If you delete the last FLOX_EXPORT(group = "old_thing") declaration, the gate notices the YAML still mentions it:

FAIL  old_thing  config  missing_in_binding: group `old_thing` not found in IDL spec; remove from yaml

Remove the YAML stanza in the same PR.

Why this is just a manifest, not auto-generation¶

Reasonable question: "if you know which classes belong to which group, why not generate the bindings from that?"

Two reasons:

The manifest knows the names, not the shape. It can say "Executor should exist", but it can't generate the submit / cancel / replace / submit_oco / capabilities method signatures — those are codegen's job (and codegen is unsafe to run for pybind11/NAPI for perf reasons).
Coverage ≠ correctness. Even if Executor is named in .pyi, that doesn't mean the binding actually wires flox_executor_* correctly. Tests check correctness; the gate checks "did you remember to write the wrapper at all".

So the gate is a coarse mechanical check: "does the symbol exist?". Tests cover the semantics. Together they catch most of what auto-generation would catch, without giving up idiomatic bindings.

Scope of the gate (what it doesn't catch)¶

Argument signature drift (pybind11 method takes int but C ABI takes int64_t). That's pybind11's responsibility at runtime.
Submodule-style exposure (flox.targets.linear_slope rather than top-level flox.LinearSlope). The gate only inspects top-level declarations. The targets group is allowlist'ed for this reason.
Behavioral parity (Python and Node returning different values for the same input). Cross-binding parity tests (scripts/cross_binding_parity.py) cover that.

Extending the gate¶

The script is small (~280 lines, scripts/check_binding_parity.py).
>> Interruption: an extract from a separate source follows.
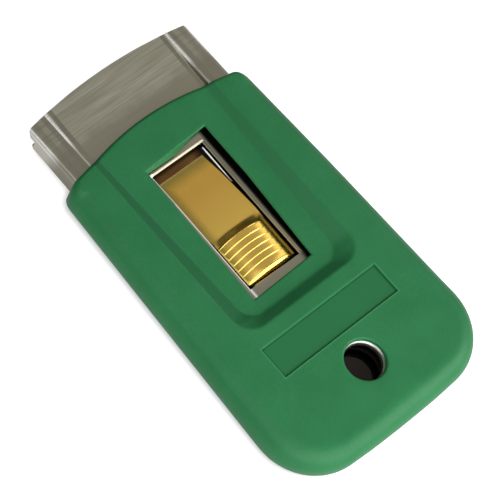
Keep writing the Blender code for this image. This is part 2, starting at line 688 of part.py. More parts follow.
def make_leaf(hinge):
    leaf = add_part("thumb_slide", leaf_sheet(), BRASS)
    thicken = leaf.modifiers.new("sheet", "SOLIDIFY")
    thicken.thickness = LEAF_THICKNESS
    thicken.offset = 1.0
    leaf.parent = hinge
    for index, direction in enumerate((-1, 1)):
        nib_y = LEAF_REAR_Y + EAR_LENGTH / 2 - HINGE_Y
        nib_top = LEAF_THICKNESS + NIB_HEIGHT
        nib = cylinder(NIB_RADIUS, direction * DETENT_SPACING / 2, nib_y, LEAF_THICKNESS / 2, nib_top)
        cutter = add_cutter(f"nib_{index + 1}", nib)
        cutter.parent = hinge
        combine(leaf, cutter, "UNION")
    return leaf


def side_profile(points, half_width):
    """An outline in Y and Z carried straight across the width."""
    rings = [[Vector((x, y, z)) for y, z in points] for x in (-half_width, half_width)]
    return loft(rings)


def make_blade(slide):
    """A single-edge blade: flat stock ground to an edge, with a notch in each side."""
    top_z = BLADE_Z + BLADE_THICKNESS
    ground_y = BLADE_EDGE_Y - EDGE_BEVEL
    profile = [
        (BLADE_BACK_Y, BLADE_Z),
        (ground_y, BLADE_Z),
        (BLADE_EDGE_Y, (BLADE_Z + top_z) / 2),
        (ground_y, top_z),
        (BLADE_BACK_Y, top_z),
    ]
    blade = add_part("razor_blade", side_profile(profile, BLADE_WIDTH / 2), STEEL)
    for side, direction in enumerate((-1, 1)):
        xs = sorted((direction * (BLADE_WIDTH / 2 - NOTCH_DEPTH), direction * (BLADE_WIDTH / 2 + OVERRUN)))
        ys = (NOTCH_Y - NOTCH_LENGTH / 2, NOTCH_Y + NOTCH_LENGTH / 2)
        combine(blade, add_cutter(f"notch_{side + 1}", box(*xs, *ys, BLADE_Z - OVERRUN, top_z + OVERRUN)))
    seat_on(blade, slide)
    return blade


def make_spine(slide):
    """The strip folded over the blade's back."""
    middle_z = BLADE_Z + BLADE_THICKNESS / 2
    z_low = middle_z - SPINE_THICKNESS / 2
    z_high = middle_z + SPINE_THICKNESS / 2
    slot = BLADE_THICKNESS / 2 + SPINE_GAP
    floor_y = BLADE_BACK_Y - SPINE_GAP
    wall = SPINE_THICKNESS / 2
    back = arc((SPINE_BACK_Y + wall, middle_z), wall, math.pi * 1.5, math.pi / 2, 2 * ARC_STEPS)
    profile = [(p.x, p.y) for p in back]
    profile += [(SPINE_FRONT_Y, z_high), (SPINE_FRONT_Y, middle_z + slot), (floor_y, middle_z + slot)]
    profile += [(floor_y, middle_z - slot), (SPINE_FRONT_Y, middle_z - slot), (SPINE_FRONT_Y, z_low)]
    spine = add_part("blade_spine", side_profile(profile, BLADE_WIDTH / 2), DARK_STEEL)
    seat_on(spine, slide)
    return spine


def joint_empty(name, place, parent=None):
    empty = bpy.data.objects.new(name, None)
    empty.location = place
    empty.empty_display_size = OVERRUN
    empty.parent = parent
    PARTS.objects.link(empty)
    return empty


def seat_on(item, empty):
    """Parent a piece that is already drawn in place, keeping it there."""
    item.parent = empty
    item.matrix_parent_inverse = Matrix.Translation(-empty.location)


clear_scene()
PARTS = collection("safety_scraper")
CUTTERS = collection("cutters")
PLASTIC = material("sleeve_green", (0.035, 0.18, 0.07), 0.5, 0.0)
STEEL = material("nickel_steel", (0.45, 0.44, 0.4), 0.35, 1.0)
DARK_STEEL = material("spine_steel", (0.25, 0.25, 0.25), 0.45, 1.0)
BRASS = material("brass_plate", (0.72, 0.5, 0.17), 0.3, 1.0)

make_sleeve()
make_holder()
slide_axis = joint_empty("slide_axis", (0, 0, CARRIER_Z))
leaf_hinge = joint_empty("leaf_hinge", (0, HINGE_Y, LEAF_Z - CARRIER_Z), slide_axis)
make_carrier(slide_axis)
make_blade(slide_axis)
make_spine(slide_axis)
make_leaf(leaf_hinge)
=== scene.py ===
"""A retractable safety scraper, lying on a pale studio floor and seen from its left side."""

import math

import bmesh
import bpy
import numpy as np
from mathutils import Matrix, Vector, geometry, kdtree


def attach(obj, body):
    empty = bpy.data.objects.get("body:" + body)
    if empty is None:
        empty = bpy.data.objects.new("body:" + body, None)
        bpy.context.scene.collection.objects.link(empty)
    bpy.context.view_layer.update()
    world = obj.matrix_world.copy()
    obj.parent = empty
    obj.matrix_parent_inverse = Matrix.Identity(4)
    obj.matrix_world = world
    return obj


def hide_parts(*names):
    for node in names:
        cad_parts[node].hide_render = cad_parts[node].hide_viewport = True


MM = 0.001
QUARTER_TURN = math.pi / 2

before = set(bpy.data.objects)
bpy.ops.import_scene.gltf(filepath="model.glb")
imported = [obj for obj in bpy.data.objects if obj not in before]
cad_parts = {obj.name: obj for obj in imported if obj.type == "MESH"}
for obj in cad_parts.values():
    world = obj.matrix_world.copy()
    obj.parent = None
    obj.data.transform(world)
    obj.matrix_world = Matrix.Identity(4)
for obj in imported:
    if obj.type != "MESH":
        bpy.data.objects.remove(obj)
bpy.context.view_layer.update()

# The CAD part's sizes that the finer meshes share with it, in millimetres
FRONT_Y = 47.0
REAR_Y = -47.0
HEAD_HALF = 21.5
MOUTH_BOW = 1.9
BOW_RADIUS = (HEAD_HALF ** 2 + MOUTH_BOW ** 2) / (2 * MOUTH_BOW)
MOUTH_RAKE = 2.9
FLOOR_Z = 1.4
MOUTH_Z = 6.1
PANEL_Z = 5.2
NOSE_Y = 31.4
NOSE_Z = 6.6
TAIL_Y = -39.5
TAIL_Z = 8.2
SHEET = 0.7
FIT_GAP = 0.3
FOLD = 0.85
CHANNEL_HALF = 16.2
CHANNEL_DRAFT = 0.4
CHANNEL_REAR_Y = -13.9
CHANNEL_END_RUN = 1.3
WINDOW_HALF = 7.0
WINDOW_FRONT_Y = 23.1
WINDOW_REAR_Y = -7.1
HOLE_Y = -32.6
HOLE_RADIUS = 4.4
BORE_RADIUS = 4.1
FLANGE_HALF_GAP = 12.0
FLANGE_REAR_Y = -22.5
DETENT_X = 10.4
DETENT_YS = (-10.0, -0.5, 7.0)
DETENT_RADIUS = 0.9
SLOT_LOW_Z = 2.8
SLOT_HIGH_Z = 4.4
SLOT_REAR_Y = 42.7
SLEEVE_FRONT_Y = 33.1
SLEEVE_FRONT_HALF = 24.8
SLEEVE_REAR_HALF = 28.3
SLEEVE_REAR_BOW = 1.1
SLEEVE_NOSE_Z = 8.0
SLEEVE_SLOPE = (TAIL_Z - NOSE_Z) / (NOSE_Y - TAIL_Y)
RECESS_Z = 6.9
RECESS_DIP_Z = 5.9
RECESS_HALF = 16.7
RECESS_REAR_Y = -15.0
PLATE_HALF = 15.9
PLATE_FRONT_Y = -18.5
PLATE_REAR_Y = -25.75
PLATE_MIDDLE_Y = (PLATE_FRONT_Y + PLATE_REAR_Y) / 2
PLATE_HALF_RUN = (PLATE_FRONT_Y - PLATE_REAR_Y) / 2
PLATE_DEPTH = 0.35

# Cutting bodies reach this far past what they cut
OVERRUN = 4.0
# Cuts stay this far inside rows of points that already lie along their edges
CUT_CLEAR = 0.01
BORE_STEPS = 90
PIN_STEPS = 40
MERGE_REACH = 0.0005


# Plane curves and closed bodies, in millimetres


def clamp(value):
    return min(1, max(0, value))


def arc(centre, radius, start, end, steps):
    angles = np.linspace(start, end, steps + 1)
    return [Vector((centre[0] + radius * math.cos(a), centre[1] + radius * math.sin(a))) for a in angles]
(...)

If you need a new check, add it there. Examples:

QuickJS coverage. Currently QuickJS is unchecked because its bindings live in .cpp and aren't easily introspectable. Could be added by parsing JS_NewCFunction calls in src/quickjs/js_bindings.cpp.
Method-level checks. Currently we check class presence; we could check that a class has specific methods (e.g. Executor must have submit, cancel, replace).

Both would tighten the gate. Keep changes minimal — every false-positive case wastes contributor time.